Enron Trial Avoids the Real Rip-Off
By Jason Leopold
t r u t h o u t | Report
More than 400 pages of documents released by federal energy regulators suggest that former Enron chairman Ken Lay and former chief executive Jeff Skilling were aware that the company's west coast traders may have broken the law by using manipulative trading tactics in California to boost Enron's profits during the height of the state's power crisis.
Skilling and Lay are being prosecuted for securities fraud and numerous other charges in a federal courthouse in Houston.

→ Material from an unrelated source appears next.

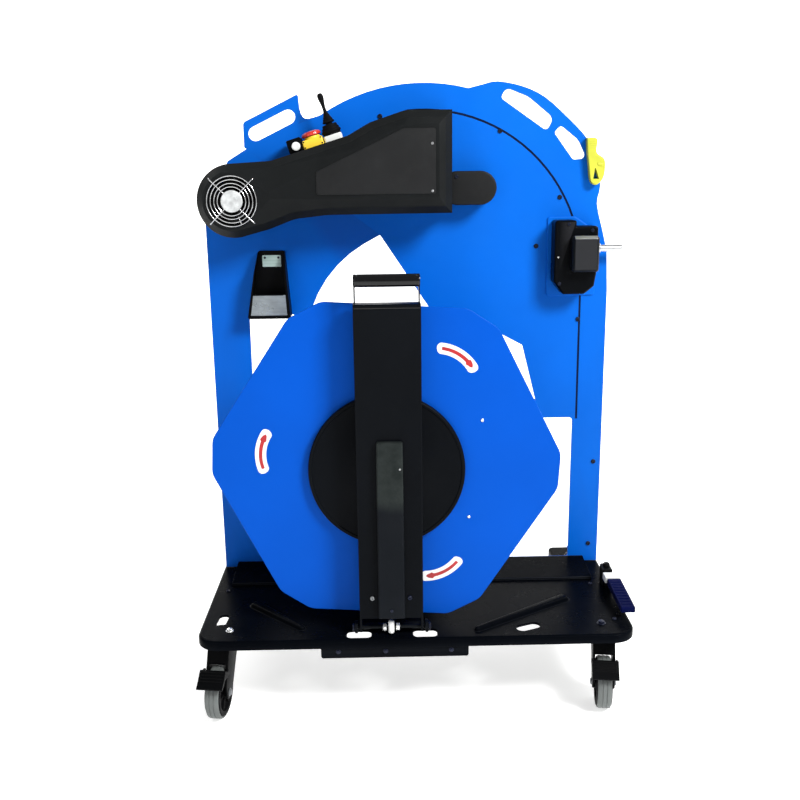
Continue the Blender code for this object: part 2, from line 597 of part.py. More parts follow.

A judge has prohibited prosecutors from introducing recorded evidence related to the California energy crisis in the case against Skilling and Lay, saying it's too "prejudicial."
The transcripts are from recorded conversations between Enron traders, company attorneys and Enron's public and governmental affairs departments that took place at the height of the California electricity crisis in 2000 and 2001. The material provides the most vivid portrait to date of the company's questionable trading practices that ignited California's power crisis, and led to a financial meltdown at the company which Lay and Skilling hid from securities regulators and investors, and which both men are now being prosecuted for.
In the spring of 2001, one of Enron's most powerful Washington lobbyists met with several members of the Bush administration to talk about Enron's opposition to price controls on electricity sales in California.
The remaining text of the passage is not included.